“Cosmovisões indígenas: novos olhares sobre a natureza e a cultura”
Por Fábio Pedro de Souza Ferreira Bandeira do Departamento de Biologia da UEFS
A oposição entre natureza e cultura é fundadora de uma tradição intelectual que marca profundamente o pensamento moderno, já nos indicava o historiador Keith Thomas em seu livro “O homem e o mundo natural”. Ela alimenta o chamado “mito da natureza intocada” que alicerça o paradigma dominante da corrente mais ortodoxa da biologia da conservação, aquele que rejeita um modelo de preservação onde a sociedade esteja incluída como um dos elementos dos ecossistemas.
O pensamento moderno trata a natureza separada da cultura e designa prioridade ontológica para a primeira. Para Peter Dwyer, antropólogo australiano, isto é análogo à separação do organismo do ambiente que caracteriza a biologia. A verdade pode ser que a idéia de selvagem, que supõe o último refúgio da natureza, não é mais do que uma tentativa de representar um lugar imaginário como um símbolo concreto. Segundo Dwyer, ´Natureza´ como conhecem os ocidentais é uma invenção, um artefato. Para ele, prova disso é que se por um lado natureza e cultura são opostas como categorias discretas, por outro, elas aparecem como momentos num continuum que pode ser de desenvolvimento ou evolutivo. O paradoxo é bem conhecido; ele se refere à tensão entre produto e processo, entre entidade e relação. Não haveria outras possibilidades epistemológicas? A mente “selvagem” nos convida a essa reflexão.
Nessa palestra vamos explorar, tangencialmente, o esboço do que poderia ser a cosmovisão de um povo indígena da caatinga, os Pankararé, com quem aprendemos a ver o Raso da Catarina com outros olhares; não como um ambiente inóspito, de paisagem monótona e morfologia plana, mas como um lugar povoado de nomes, seres encantados, habitado por signos e seres diversos, monumentos; não uma natureza intocada mas transformada e totalmente mapeada. Ai se forja uma etnicidade, uma diferenciação dos não-índios, sertanejos bem parecidos com eles nas roupas, nos rostos, no modo de produção, nos costumes alimentares; isto porque no pensamento Pankararé não há cultura sem natureza nem natureza sem cultura, não há uma linha divisória definida, ai talvez esteja a diferenciação, a construção de sua própria identidade.

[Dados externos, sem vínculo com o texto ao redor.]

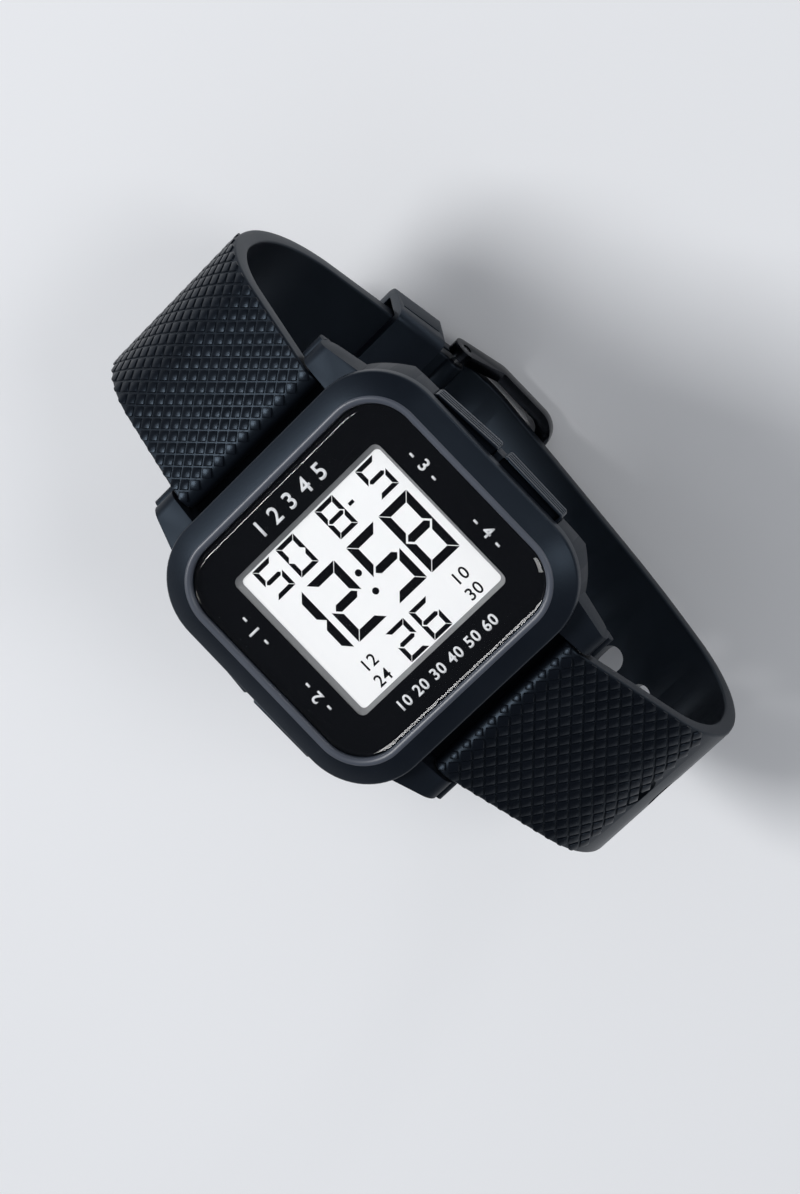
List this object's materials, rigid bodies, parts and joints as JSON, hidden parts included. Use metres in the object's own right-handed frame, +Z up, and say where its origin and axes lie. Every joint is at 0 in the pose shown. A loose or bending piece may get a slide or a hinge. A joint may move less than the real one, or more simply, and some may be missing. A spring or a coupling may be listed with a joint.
{
  "type": "digital wristwatch",
  "caption": "Square digital wristwatch with a resin case, four wedge side buttons and a resin strap closed by a tang buckle and a keeper.",
  "frame": {"origin": "middle of the box round the watch in plan, at the height of the buckle's lowest face, on which the closed strap stands", "axes": "+Z up and out of the display, +Y towards the strap half that carries the buckle (12 o'clock), +X towards the pair of buttons at 3 o'clock"},
  "size_m": [0.0428, 0.0816, 0.052],
  "materials": {
    "resin": "satin",
    "bezel_resin": "satin",
    "button_resin": "satin",
    "strap_resin": "satin",
    "glass": "polished",
    "mask": "gloss",
    "lcd": "satin",
    "pale_frame": "satin",
    "seal": "matte",
    "white_plastic": "matte",
    "lamp": "gloss",
    "zebra": "matte",
    "board": "satin",
    "epoxy": "gloss",
    "steel": "satin",
    "brushed_back": "brushed",
    "brass": "satin",
    "black_steel": "gloss"
  },
  "bodies": {
    "watch": {"case": "resin", "bezel": "bezel_resin", "glass": "glass", "glass_seal": "seal", "face_mask": "mask", "window_frame": "pale_frame", "lcd_panel": "lcd", "light_guide": "white_plastic", "lamp": "lamp", "zebra_strips": "zebra", "module_frame": "white_plastic", "circuit_board": "board", "chip": "epoxy", "quartz_can": "steel", "button_contacts": "steel", "coin_cell": "steel", "battery_clamp": "steel", "sounder_disc": "brass", "sounder_spring": "steel", "back_gasket": "seal", "case_back": "brushed_back", "back_screws": "steel", "light_spring": "steel", "mode_spring": "steel", "start_spring": "steel", "reset_spring": "steel", "button_seals": "seal", "strap_buckle_half": "strap_resin", "strap_hole_half": "strap_resin", "spring_bar_12": "steel", "spring_bar_6": "steel", "bar_coil_12": "steel", "bar_coil_6": "steel", "buckle_pin": "steel"},
    "light_pusher": {"light_button": "button_resin", "light_clip": "steel"},
    "mode_pusher": {"mode_button": "button_resin", "mode_clip": "steel"},
    "start_pusher": {"start_button": "button_resin", "start_clip": "steel"},
    "reset_pusher": {"reset_button": "button_resin", "reset_clip": "steel"},
    "pin_12_right": {"bar_tip_12_right": "steel"},
    "pin_12_left": {"bar_tip_12_left": "steel"},
    "pin_6_right": {"bar_tip_6_right": "steel"},
    "pin_6_left": {"bar_tip_6_left": "steel"},
    "buckle": {"buckle_frame": "black_steel"},
    "tongue": {"buckle_tongue": "black_steel"},
    "strap_keeper": {"keeper": "strap_resin"}
  },
  "joints": [
    {"name": "light_press", "type": "slide", "parent": "watch", "child": "light_pusher", "axis": [1, 0, 0], "range_m": [0, 0.0008], "stiffness_N_per_m": 900, "springref_m": -0.0006, "deforming": ["light_spring"]},
    {"name": "mode_press", "type": "slide", "parent": "watch", "child": "mode_pusher", "axis": [1, 0, 0], "range_m": [0, 0.0008], "stiffness_N_per_m": 900, "springref_m": -0.0006, "deforming": ["mode_spring"]},
    {"name": "start_press", "type": "slide", "parent": "watch", "child": "start_pusher", "axis": [-1, 0, 0], "range_m": [0, 0.0008], "stiffness_N_per_m": 900, "springref_m": -0.0006, "deforming": ["start_spring"]},
    {"name": "reset_press", "type": "slide", "parent": "watch", "child": "reset_pusher", "axis": [-1, 0, 0], "range_m": [0, 0.0008], "stiffness_N_per_m": 900, "springref_m": -0.0006, "deforming": ["reset_spring"]},
    {"name": "pin_12_right_slide", "type": "slide", "parent": "watch", "child": "pin_12_right", "axis": [-1, 0, 0], "range_m": [0, 0.0009], "stiffness_N_per_m": 600, "springref_m": -0.0008, "deforming": ["bar_coil_12"]},
    {"name": "pin_12_left_slide", "type": "slide", "parent": "watch", "child": "pin_12_left", "axis": [1, 0, 0], "range_m": [0, 0.0009], "stiffness_N_per_m": 600, "springref_m": -0.0008, "deforming": ["bar_coil_12"]},
    {"name": "pin_6_right_slide", "type": "slide", "parent": "watch", "child": "pin_6_right", "axis": [-1, 0, 0], "range_m": [0, 0.0009], "stiffness_N_per_m": 600, "springref_m": -0.0008, "deforming": ["bar_coil_6"]},
    {"name": "pin_6_left_slide", "type": "slide", "parent": "watch", "child": "pin_6_left", "axis": [1, 0, 0], "range_m": [0, 0.0009], "stiffness_N_per_m": 600, "springref_m": -0.0008, "deforming": ["bar_coil_6"]},
    {"name": "buckle_hinge", "type": "hinge", "parent": "watch", "child": "buckle", "pos_m": [0, 0.01371, 0.00594], "axis": [1, 0, 0], "range_deg": [0, 5]},
    {"name": "tongue_hinge", "type": "hinge", "parent": "watch", "child": "tongue", "pos_m": [0, 0.01371, 0.00594], "axis": [1, 0, 0], "range_deg": [0, 5]},
    {"name": "keeper_slide", "type": "slide", "parent": "watch", "child": "strap_keeper", "axis": [0, 0.866, 0.5], "range_m": [0, 0.005]}
  ],
  "couplings": [
    {"joint": "tongue_hinge", "follows": "buckle_hinge", "ratio": 1}
  ]
}
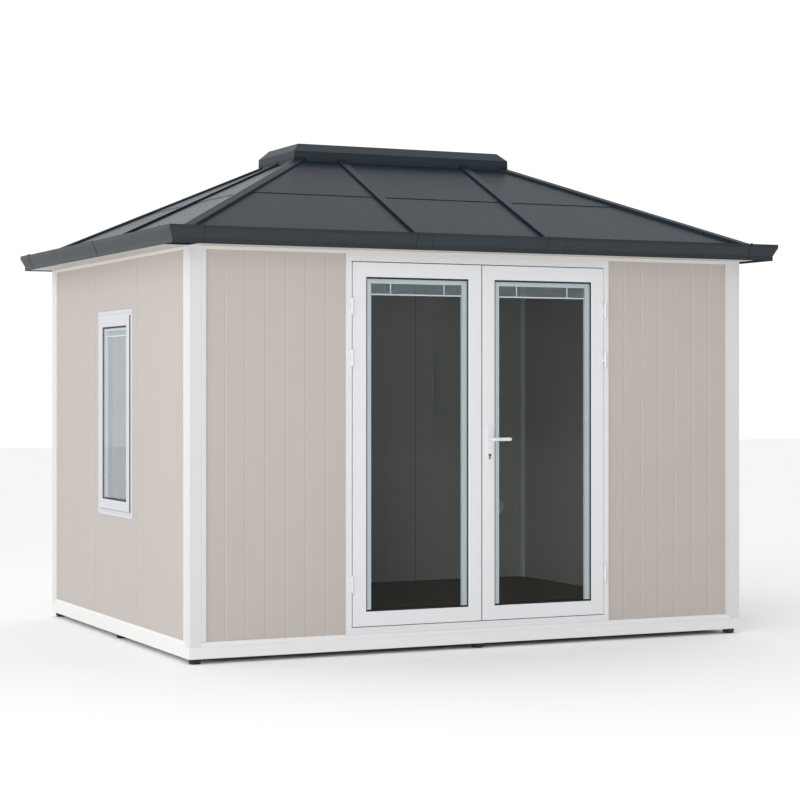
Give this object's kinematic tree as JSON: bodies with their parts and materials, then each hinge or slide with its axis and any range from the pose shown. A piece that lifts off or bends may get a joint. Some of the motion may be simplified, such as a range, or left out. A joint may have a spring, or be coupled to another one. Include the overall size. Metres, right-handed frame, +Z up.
{
  "type": "summerhouse",
  "caption": "Hipped-roof garden summerhouse with insulated panel walls, glazed double doors that open outward, a tall side window and a ridge cap.",
  "frame": {"origin": "on the ground, in the middle of the footprint", "axes": "+X along the front from left to right as seen from outside, -Y out of the doors, +Z up"},
  "size_m": [3.94, 3.1, 3.0353],
  "materials": {
    "frame_white": "powder-coated metal, satin white",
    "wall_panel": "coated sheet skin of an insulated panel, warm light grey, matt with fine upright beads",
    "door_white": "powder-coated profile, satin white",
    "window_white": "powder-coated profile, satin white",
    "roof_sheet": "coated sheet, slate grey, low gloss",
    "roof_trim": "coated sheet trim, slate grey, low gloss",
    "gutter_slate": "coated sheet gutter, dark slate grey",
    "soffit_cream": "cream coated board",
    "glazing": "clear double glazing",
    "blind_slat": "pale blue-grey coated slats and channel",
    "floor_board": "dark brown boards, matt",
    "joist_steel": "galvanised section",
    "foot_black": "black moulded plastic",
    "hinge_white": "white coated hinge",
    "handle_white": "white coated handle",
    "lock_brass": "satin brass",
    "port_white": "moulded cover, off-white",
    "rack_metal": "coated strip, pale grey"
  },
  "bodies": {
    "house": {"feet": "foot_black", "base_rails": "frame_white", "floor_joists": "joist_steel", "floor_deck": "floor_board", "corner_posts": "frame_white", "top_rails": "frame_white", "front_wall_left": "wall_panel", "front_wall_right": "wall_panel", "left_wall_front": "wall_panel", "left_wall_middle": "wall_panel", "left_wall_back": "wall_panel", "right_wall": "wall_panel", "back_wall": "wall_panel", "door_frame": "door_white", "frame_hinges": "hinge_white", "window_frame": "window_white", "window_sash": "window_white", "window_glass": "glazing", "window_blind": "blind_slat", "wall_port": "port_white", "wall_rack": "rack_metal", "roof_front": "roof_sheet", "roof_back": "roof_sheet", "roof_left": "roof_sheet", "roof_right": "roof_sheet", "roof_frame": "frame_white", "roof_ribs": "roof_trim", "hip_caps": "roof_trim", "ridge_cap": "roof_trim", "gutter_front": "gutter_slate", "gutter_back": "gutter_slate", "gutter_left": "gutter_slate", "gutter_right": "gutter_slate", "soffit": "soffit_cream"},
    "left_leaf": {"left_door": "door_white", "left_door_glass": "glazing", "left_door_blind": "blind_slat", "left_door_hinges": "hinge_white"},
    "right_leaf": {"right_door": "door_white", "right_door_glass": "glazing", "right_door_blind": "blind_slat", "right_door_hinges": "hinge_white", "handle_plates": "handle_white", "lock_cylinder": "lock_brass"},
    "handle": {"door_lever": "handle_white"}
  },
  "joints": [
    {"name": "left_door_hinge", "type": "hinge", "parent": "house", "child": "left_leaf", "pos_m": [-0.829, -1.394, 1.2], "axis": [0, 0, -1], "range_deg": [0, 110]},
    {"name": "right_door_hinge", "type": "hinge", "parent": "house", "child": "right_leaf", "pos_m": [0.829, -1.394, 1.2], "axis": [0, 0, 1], "range_deg": [0, 110]},
    {"name": "lever_turn", "type": "hinge", "parent": "right_leaf", "child": "handle", "pos_m": [0.0475, -1.361, 1.221], "axis": [0, 1, 0], "range_deg": [0, 40], "stiffness_Nm_per_rad": 1.5, "springref_deg": -28.65}
  ]
}
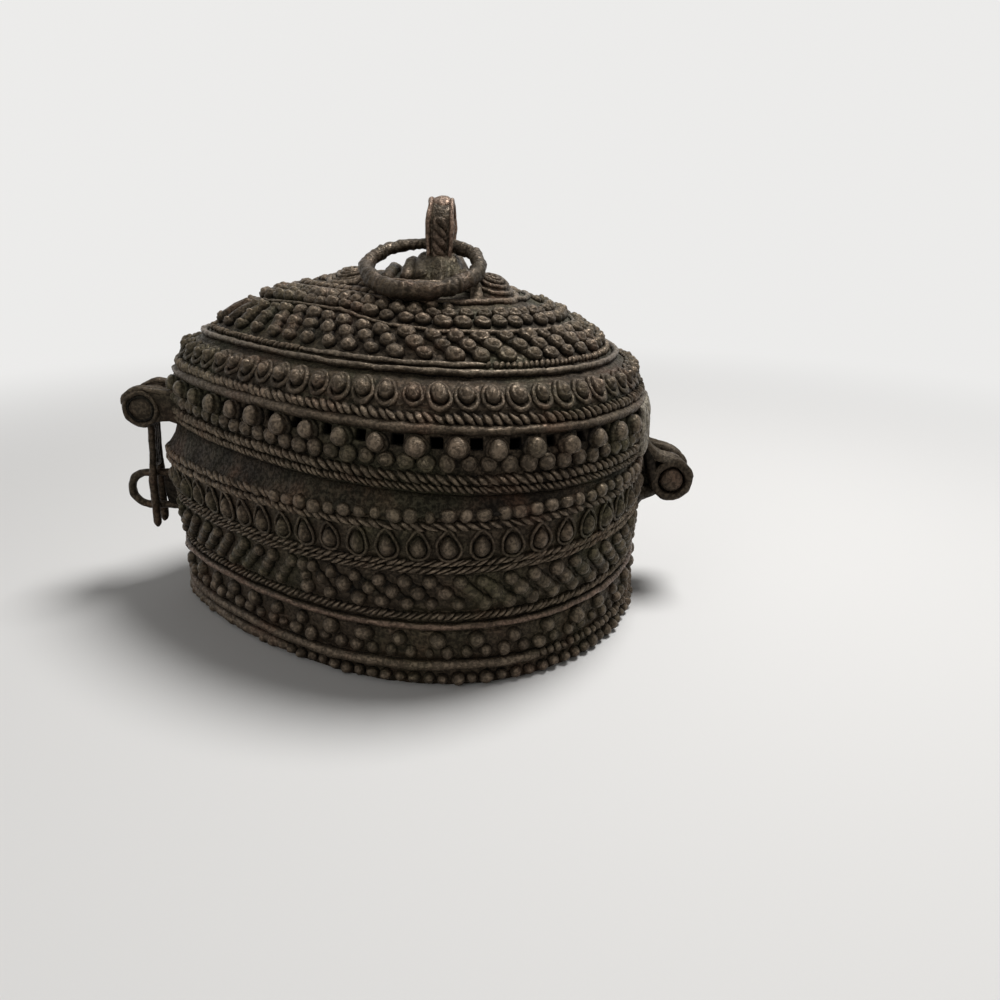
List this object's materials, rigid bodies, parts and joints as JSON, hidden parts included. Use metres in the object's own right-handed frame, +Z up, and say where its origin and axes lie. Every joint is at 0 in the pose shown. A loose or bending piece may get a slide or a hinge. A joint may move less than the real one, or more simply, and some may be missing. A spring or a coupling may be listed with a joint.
{
  "type": "beaded brass box",
  "caption": "Egg-shaped cast brass box with a domed, pierced lid on a pin hinge, a swinging hasp over a staple and a loose ring through an arch on top.",
  "frame": {"origin": "on the resting plane, under the middle of the tub's plan length and on its plane of symmetry", "axes": "+X from the pointed hasp end to the blunt hinge end, +Z up, -Y the side that the picture shows"},
  "size_m": [0.1395, 0.1034, 0.0943],
  "materials": {
    "brown_patina": "cast, aged to dark brown, rubbed lighter on what stands proud",
    "green_patina": "cast, aged to brown with olive green deposits in its recesses",
    "worn_brass": "cast, worn smooth with a soft grey-brown sheen"
  },
  "bodies": {
    "tub": {"body_shell": "brown_patina", "body_shoulder_beads": "brown_patina", "body_shoulder_rope": "brown_patina", "body_drop_band": "green_patina", "body_double_rope": "brown_patina", "body_bead_panel": "green_patina", "body_foot_rope": "brown_patina", "body_foot_ring": "worn_brass", "body_foot_balls": "brown_patina", "body_foot_ridge": "brown_patina", "body_foot_beads": "brown_patina", "hinge_body_lug": "green_patina", "hinge_pin": "worn_brass", "hasp_staple": "brown_patina"},
    "lid": {"lid_shell": "green_patina", "lid_rim_rope": "brown_patina", "lid_upper_rope": "brown_patina", "lid_small_beads": "brown_patina", "lid_belt": "worn_brass", "lid_belt_rope": "brown_patina", "lid_drop_band": "brown_patina", "lid_step_ring": "worn_brass", "lid_step_rope": "brown_patina", "crown_line_ring": "brown_patina", "crown_top_ring": "brown_patina", "hinge_lid_strap": "green_patina", "hasp_ear_front": "brown_patina", "hasp_ear_back": "brown_patina", "hasp_pin": "worn_brass", "top_pedestal": "brown_patina", "top_arch": "brown_patina", "crown_boss": "brown_patina"},
    "hasp": {"hasp_strap": "brown_patina"},
    "ring": {"top_ring": "worn_brass"}
  },
  "joints": [
    {"name": "lid_hinge", "type": "hinge", "parent": "tub", "child": "lid", "pos_m": [0.0654, 0, 0.0302], "axis": [0, 1, 0], "range_deg": [0, 105]},
    {"name": "hasp_swing", "type": "hinge", "parent": "lid", "child": "hasp", "pos_m": [-0.0613, 0, 0.0478], "axis": [0, 1, 0], "range_deg": [0, 165]},
    {"name": "ring_swing", "type": "hinge", "parent": "lid", "child": "ring", "pos_m": [0.007, 0, 0.0848], "axis": [-1, 0, 0], "range_deg": [0, 215]}
  ]
}
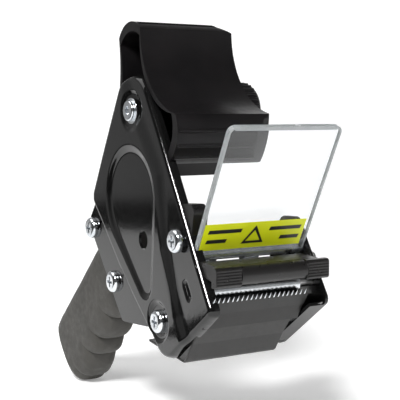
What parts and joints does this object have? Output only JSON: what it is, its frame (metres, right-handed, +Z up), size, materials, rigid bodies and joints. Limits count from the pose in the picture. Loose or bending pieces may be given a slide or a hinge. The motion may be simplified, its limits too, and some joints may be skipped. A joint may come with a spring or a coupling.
{
  "type": "tape dispenser",
  "caption": "Hand-held pistol-grip packing tape dispenser with a lobed tape hub, brake knob, clear shield, spring bar, rollers and a toothed blade.",
  "frame": {"origin": "on the hub axle, mid-way along the tape hub", "axes": "+X along the hub axle towards the tension knob, -Y towards the nose, +Z up"},
  "size_m": [0.062, 0.172, 0.1724],
  "materials": {
    "plate_paint": "gloss black enamel on pressed steel",
    "hub_plastic": "satin moulded black",
    "grip_plastic": "fine grained black",
    "nose_paint": "satin black",
    "guard_plastic": "semi-gloss moulded black",
    "zinc": "bright zinc plate",
    "steel": "drawn steel",
    "blade_steel": "hardened, dark",
    "clear": "clear polycarbonate",
    "label": "yellow film, matt",
    "brass": "turned",
    "rubber": "matt black rubber",
    "natural_plastic": "natural acetal"
  },
  "bodies": {
    "frame": {"side_plate": "plate_paint", "right_side_plate": "plate_paint", "upper_cross_rod": "steel", "lower_cross_rod": "steel", "hub_screw": "zinc", "hub_screw_washer": "zinc", "front_rod_screw": "zinc", "bottom_rod_screw": "zinc", "far_rod_screws": "zinc", "handle_screws": "zinc", "handle_grip": "grip_plastic", "handle_tang": "guard_plastic", "hub_axle": "steel", "friction_washer": "natural_plastic", "spring_washer": "zinc", "brake_spring": "steel", "knob_thrust_washer": "zinc", "guide_cheek": "guard_plastic", "front_roller_axle": "steel", "guide_roller_axle": "steel", "blade": "blade_steel", "press_plate": "nose_paint", "guard_pin": "steel", "guard_spring": "steel", "shield_pin": "steel", "shield_spring": "steel"},
    "hub": {"hub": "hub_plastic", "hub_bush": "natural_plastic"},
    "knob": {"tension_knob": "hub_plastic", "knob_nut": "brass"},
    "front_roller": {"front_roller": "zinc"},
    "guide_roller": {"guide_roller": "rubber", "guide_roller_sleeve": "natural_plastic"},
    "guard": {"guard_bar": "guard_plastic", "guard_grips": "guard_plastic"},
    "shield": {"clear_shield": "clear", "shield_label": "label", "shield_clamp": "zinc"},
    "smoother": {"smoothing_plate": "nose_paint"}
  },
  "joints": [
    {"name": "hub_spin", "type": "hinge", "parent": "frame", "child": "hub", "pos_m": [0, 0, 0], "axis": [1, 0, 0], "continuous": true},
    {"name": "knob_turn", "type": "hinge", "parent": "frame", "child": "knob", "pos_m": [0, 0, 0], "axis": [1, 0, 0], "range_deg": [-270, 270]},
    {"name": "front_roller_spin", "type": "hinge", "parent": "frame", "child": "front_roller", "pos_m": [0, -0.054, -0.069], "axis": [1, 0, 0], "continuous": true},
    {"name": "guide_roller_spin", "type": "hinge", "parent": "frame", "child": "guide_roller", "pos_m": [0, -0.041, -0.067], "axis": [1, 0, 0], "continuous": true},
    {"name": "guard_swing", "type": "hinge", "parent": "frame", "child": "guard", "pos_m": [0, -0.0522, -0.0599], "axis": [1, 0, 0], "range_deg": [-25, 0], "stiffness_Nm_per_rad": 0.12, "springref_deg": 11.46},
    {"name": "shield_tilt", "type": "hinge", "parent": "frame", "child": "shield", "pos_m": [0, -0.0466, -0.0566], "axis": [1, 0, 0], "range_deg": [-8, 20]},
    {"name": "smoother_flex", "type": "hinge", "parent": "frame", "child": "smoother", "pos_m": [0, -0.05331, -0.08221], "axis": [1, 0, 0], "range_deg": [0, 6], "stiffness_Nm_per_rad": 0.5, "springref_deg": -2.86}
  ]
}
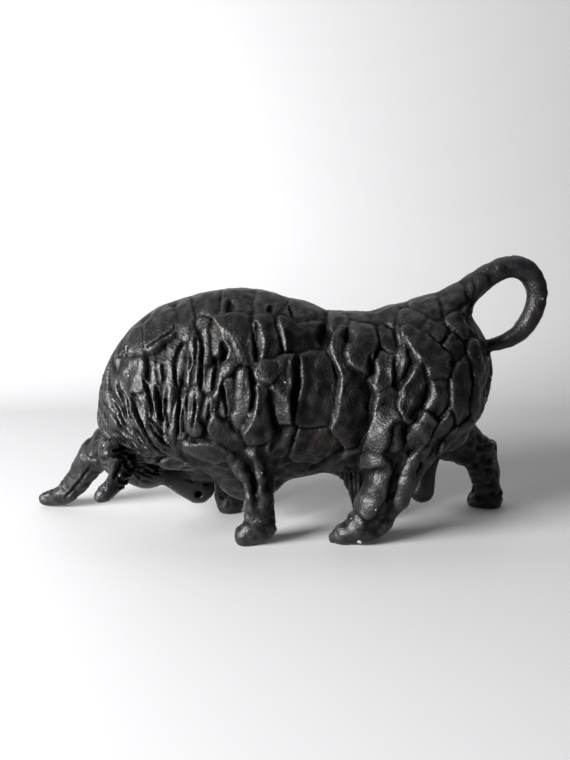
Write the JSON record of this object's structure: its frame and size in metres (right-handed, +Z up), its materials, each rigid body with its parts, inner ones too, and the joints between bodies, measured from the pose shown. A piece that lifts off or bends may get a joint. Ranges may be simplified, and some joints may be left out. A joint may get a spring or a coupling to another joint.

Como veremos, as cosmovisões indígenas não trazem em seu bojo esta antinomia, natureza/cultura. Elas lançam outros olhares, como bem exemplificam os Pankararé, e com isso estabelecem tanto no plano simbólico quanto no material uma série de inter-relações entre o que o pensamento moderno separa, fragmenta, institui como definitivo e real. Explorar tais cosmovisões e buscar entendê-las não é apenas um exercício de etnografia minucioso e imprevisível, isto pode nos levar a reformular, ou pelo menos refletir sobre, nossas próprias idéias, valores e atitudes em relação ao ambiente e aos outros seres vivos; quem sabe ai estão os fundamentos de uma ética ambiental universal, que integre as diversidades de visões sobre nosso lugar e nosso papel nesse (s) mundo (s).